Simone de Beauvoir ismi size tanıdık geldi mi? Feminist düşüncenin en önemli isimlerinden biri olarak yazdıklarıyla kadınların dünyaya bakışını değiştiren bir düşünür kendisi. Beauvoir’in aile yapısına bakacak olursak annesi, dindar ve muhafazakar bir Katolikti. Ancak babası daha seküler ve özgür düşünceli bir yapıdaydı. Bu farklı değerler arasındaki çatışma içinde Beauvoir annesinin Katolik değerlerinden uzaklaşıp babasının özgürlükçü bakış açısını benimsedi. Hatta babasının Simone için söylediği “Simone bir erkek gibi düşünüyor!” sözü de o dönemin düşünce yapısıyla ilgili bir perspektif sunuyor.
1949’da yayınlanan “İkinci Cinsiyet” kitabı, o dönem için devrim niteliğindeydi. Peki neden? Beauvoir, kadınların tarih boyunca hep “öteki” olarak görüldüğünü ve bunun biyolojik bir durum değil, toplumsal bir yapı olduğunu söylüyordu. Yani, kadın olmak toplumsal normlarla belirlenen bir şeydi. Bu yüzden o ünlü sözü ortaya çıktı: “Kadın doğulmaz, kadın olunur.”

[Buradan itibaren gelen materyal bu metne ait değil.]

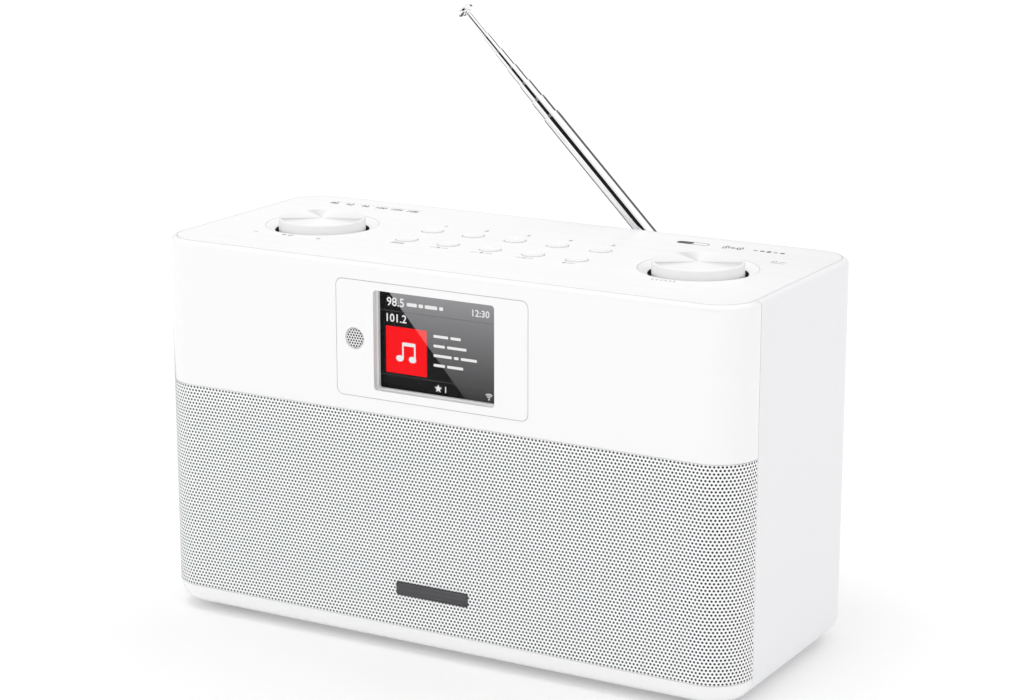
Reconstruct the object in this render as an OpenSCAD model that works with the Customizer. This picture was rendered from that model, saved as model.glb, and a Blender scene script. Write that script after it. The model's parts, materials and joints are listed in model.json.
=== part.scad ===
// Tabletop radio with a colour display, two knobs, ten buttons and a telescopic aerial.
// Millimetres. Z is up, the front faces -Y, and the origin is the middle of the footprint on the table.

/* [Body] */
// Width of the body
body_w = 280; // [276:1:296]
// Depth of the body
body_d = 120; // [116:1:128]
// Height of the body without its feet
body_h = 166; // [164:1:172]
// Height of the rubber feet
foot_h = 2.5; // [2:0.5:5]

/* [Controls] */
// Diameter of the knobs
knob_d = 38.6; // [36:0.2:39.4]
// How far the knobs stand above the top plate
knob_up = 3; // [2:0.5:5]
// Diameter of the buttons
button_d = 9.4; // [9:0.2:11]
// How far the buttons stand above the top plate
button_up = 0.7; // [0.5:0.1:1.2]
// Spacing of the buttons along a row
button_gap = 20.8; // [19:0.2:21]

/* [Aerial] */
// Lean of the aerial to the left, in degrees
aerial_lean = 45; // [0:1:90]
// How far each thin tube of the aerial is drawn out
drawn_out = 9.6; // [2:0.1:14]

/* [Hidden] */
corner_r = 18;
wall = 2.5;
rim_r = 2.5;
hem_r = 10;
half_w = body_w / 2;
aerial_out = 8;
y_front = -(body_d + aerial_out + 4) / 2;
y_rear = y_front + body_d;
y_mid = (y_front + y_rear) / 2;
y_seam = y_front + corner_r;
seam_gap = 0.3;
z_floor = foot_h;
z_top = foot_h + body_h;
run_w = body_w - 2 * corner_r;
grille_z0 = z_floor + hem_r;
grille_z1 = z_floor + 102;
grille_t = 0.8;
plate_t = 2.5;
plate_in = 2.9;
z_plate = z_top - plate_t;
bezel_z = z_floor + 133.5;
bezel_size = [91.8, 49.8];
window_size = [58, 42.8];
window_at = [1.3, bezel_z + 0.1];
sensor_at = [-37, bezel_z - 0.1];
knob_x = 92.4;
dish_r = 25.2;
well_r = 20.9;
z_well = z_top - 9;
board_z = z_well - 10.1;
switch_top = board_z + 5;
knob_push = 1;
button_push = 0.6;
driver_x = 80;
driver_z = z_floor + 56;
y_baffle = y_front + 3.3;
baffle_t = 4;
main_z = z_floor + 13;
port_z = main_z + 7.6;
panel_size = [241.4, 147.4];
panel_z = z_floor + 84.5;
pivot = [72, y_rear + aerial_out, z_floor + 125.1];
pivot_up = 9;
tube_r = [3.9, 3.35, 2.85, 2.4, 2, 1.6, 1.2];
tube_gap = 0.08;
tube_1_end = 121.9;
tube_len = [tube_1_end - pivot_up, 109.5, 107.5, 105.5, 103.5, 101.5, 101];
boss_xz = [for (x = [-113, -34, 34, 113], z = [19, 97.5]) [x, z_floor + z]];
holder_xz = [for (x = [-52.5, 52.5], z = [-8, 8]) [x, bezel_z + z]];
post_xy = [for (x = [-56, 56], y = [-15, 15]) [x, y_mid + y]];
main_xy = [for (x = [-54, 54], y = [-12, 30]) [x, y]];
rear_xz = [for (p = [[-116, -69], [-116, 69], [0, 69], [116, 69], [116, -69]]) [p[0], panel_z + p[1]]];

$fn = 64;

// Flat shapes

module rounded(size, r) {
    square([size[0] - 2 * r, size[1]], center = true);
    square([size[0], size[1] - 2 * r], center = true);
    for (x = [-1, 1], y = [-1, 1])
        translate([x * (size[0] / 2 - r), y * (size[1] / 2 - r)])
            circle(r);
}

// Outline of the wall in section: x runs inwards from the outer face and y is the height.
module wall_outside() {
    intersection() {
        translate([0, z_floor])
            square([corner_r, body_h]);
        union() {
            translate([0, z_floor + hem_r])
                square([corner_r, body_h - hem_r - rim_r]);
            translate([rim_r, z_top - rim_r - 1])
                square([corner_r, rim_r + 1]);
            translate([hem_r, z_floor])
                square([corner_r, hem_r + 1]);
            translate([hem_r, z_floor + hem_r])
                circle(hem_r);
            translate([rim_r, z_top - rim_r])
                circle(rim_r);
        }
    }
}

module wall_inside() {
    translate([wall, z_floor + hem_r])
        square([corner_r, body_h]);
    translate([hem_r, z_floor + wall])
        square([corner_r, hem_r]);
    translate([hem_r, z_floor + hem_r])
        circle(hem_r - wall);
}

module wall_section() {
    difference() {
        wall_outside();
        wall_inside();
    }
    translate([wall - 0.5, z_plate - 2.2])
        square([5, 2.2]);
    translate([wall - 0.5, z_plate - 1])
        square([plate_in - seam_gap - wall + 0.5, plate_t + 1]);
}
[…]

Beauvoir’ın bu fikirleri, 1960’larda başlayan ikinci dalga feminizm için adeta bir rehberdi. İlk dalga feminizm, 19. yüzyılın sonlarında kadınların oy hakkı gibi yasal haklar üzerine yoğunlaşmıştır. Ancak ikinci dalga cinsiyet rolleri, cinsel özgürlük ve eşitsizlikler gibi konulara daha derinlemesine bakmaya başladı. Beauvoir’ın yazıları, bu yeni tartışmaların merkezinde yer aldı ve birçok kadına ilham verdi.

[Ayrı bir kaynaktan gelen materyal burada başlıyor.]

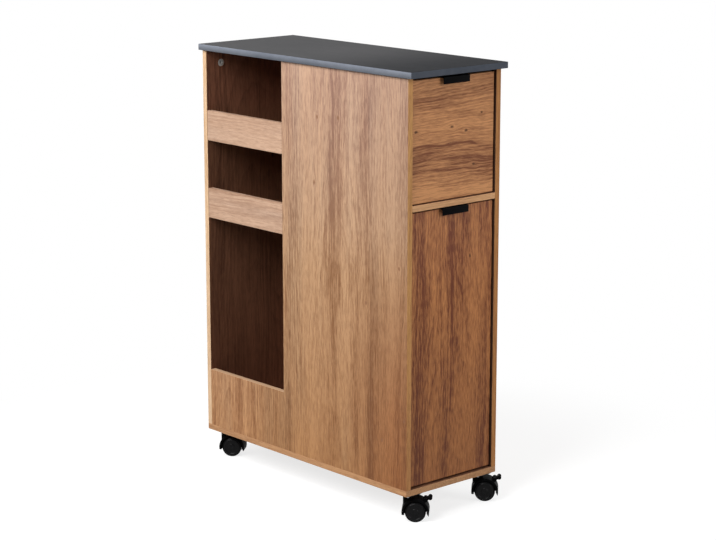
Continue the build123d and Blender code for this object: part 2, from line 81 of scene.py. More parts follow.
class Graph:
    """Adds nodes to one tree and links them."""

    def __init__(self, tree):
        self.tree = tree

    def add(self, kind, inputs=None, **settings):
        """A new node of that kind with those settings and inputs."""
        node = self.tree.nodes.new(kind)
        for name, value in settings.items():
            setattr(node, name, value)
        for name, value in (inputs or {}).items():
            self.feed(node.inputs[name], value)
        return node

    def feed(self, socket, value):
        """Links an output to the socket, or sets the socket's value."""
        if isinstance(value, bpy.types.NodeSocket):
            self.tree.links.new(value, socket)
        else:
            socket.default_value = value

    def math(self, operation, *values):
        """A math node's result."""
        return self.add("ShaderNodeMath", dict(enumerate(values)), operation=operation).outputs[0]

    def plus(self, first, second):
        """The sum of two numbers."""
        return self.math("ADD", first, second)

    def minus(self, first, second):
        """The first number less the second."""
        return self.math("SUBTRACT", first, second)

    def times(self, first, second):
        """The product of two numbers."""
        return self.math("MULTIPLY", first, second)

    def line(self, value, slope, start):
        """The value times a slope, plus a start."""
        return self.math("MULTIPLY_ADD", value, slope, start)

    def bell(self, ratio):
        """One where the ratio is nought, falling to nought on both sides."""
        return self.math("EXPONENT", self.times(self.times(ratio, ratio), -1.0))

    def vector(self, operation, *values):
        """A vector math node's result."""
        node = self.add("ShaderNodeVectorMath", dict(enumerate(values)), operation=operation)
        return node.outputs["Value" if operation == "LENGTH" else "Vector"]

    def slid(self, vector, amount):
        """The vector moved along its first axis."""
        return self.vector("ADD", vector, self.combine(amount, 0.0, 0.0))

    def mix(self, factor, first, second, blend="MIX"):
        """Two colours mixed by a factor."""
        node = self.add("ShaderNodeMix", data_type="RGBA", blend_type=blend)
        sockets = {socket.identifier: socket for socket in node.inputs}
        self.feed(sockets["Factor_Float"], factor)
        self.feed(sockets["A_Color"], first)
        self.feed(sockets["B_Color"], second)
        return node.outputs[2]

    def noise(self, vector, scale, detail=2.0, roughness=0.5):
        """A noise over the vector, with one scale for all axes or one for each."""
        scales = (scale,) * 3 if isinstance(scale, float) else scale
        stretched = self.vector("MULTIPLY", vector, scales)
        inputs = {"Vector": stretched, "Scale": 1.0, "Detail": detail, "Roughness": roughness}
        return self.add("ShaderNodeTexNoise", inputs).outputs["Fac"]

    def remap(self, value, low, high, out_low=0.0, out_high=1.0, smooth=True):
        """The value carried from one range to another and held at its ends."""
        inputs = {"Value": value, "From Min": low, "From Max": high, "To Min": out_low, "To Max": out_high}
        kind = "SMOOTHSTEP" if smooth else "LINEAR"
        return self.add("ShaderNodeMapRange", inputs, interpolation_type=kind).outputs["Result"]

    def combine(self, *numbers):
        """A vector from three numbers."""
        return self.add("ShaderNodeCombineXYZ", dict(enumerate(numbers))).outputs[0]

    def separate(self, vector):
        """The three numbers of a vector."""
        return self.add("ShaderNodeSeparateXYZ", {0: vector}).outputs

    def group(self, tree, **values):
        """The outputs of a group node with its inputs fed by name."""
        return self.add("ShaderNodeGroup", values, node_tree=tree).outputs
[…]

Simone de Beauvoir, sadece feminist bir figür değil, aynı zamanda varoluşçu felsefenin de önemli bir parçasıydı. O zamanlarda aynı konularla ilgilenen Jean-Paul Sartre de Beauvoir’i etkileyen isimlerden birisiydi. İkili öğrenciyken tanışmış ve birbirlerinin çalışmalarına destek olmuştu. Aralarında romantikleşmiş duygusal bir ilişki de vardı. Ancak bu ilişki o dönemin anlayışından farklıydı ve ikisi bir açık bir ilişki yaşıyorlardı.
Jean-Paul Sartre ile olan birlikteliği, bireysel özgürlük üzerine yapılan tartışmaların gelişmesinde büyük rol oynadı. Özgürlük, kimlik ve toplumsal baskılar üzerine düşünceleri, yalnızca kadın hareketine değil, genel anlamda insan hakları tartışmalarına da büyük katkı sağladı.
Simone de Beauvoir hakkında hap bilgiler:
İkinci Cinsiyet kitabı yayımlandığında büyük tartışmalar yarattı ve Fransa’da Katolik Kilisesi tarafından yasaklandı.
Birinci dalga feminizm, kadınların oy hakkı mücadelesiyle 19. yüzyılın sonlarında başladı.
Beauvoir, hayatı boyunca geleneksel evlilikten uzak durdu ve Sartre ile “açık ilişki” biçiminde bir ilişki yaşadı.
İkinci dalga feminizm, 1960’lardan itibaren kadınların toplumsal, kültürel ve ekonomik haklarını savunmaya başladı.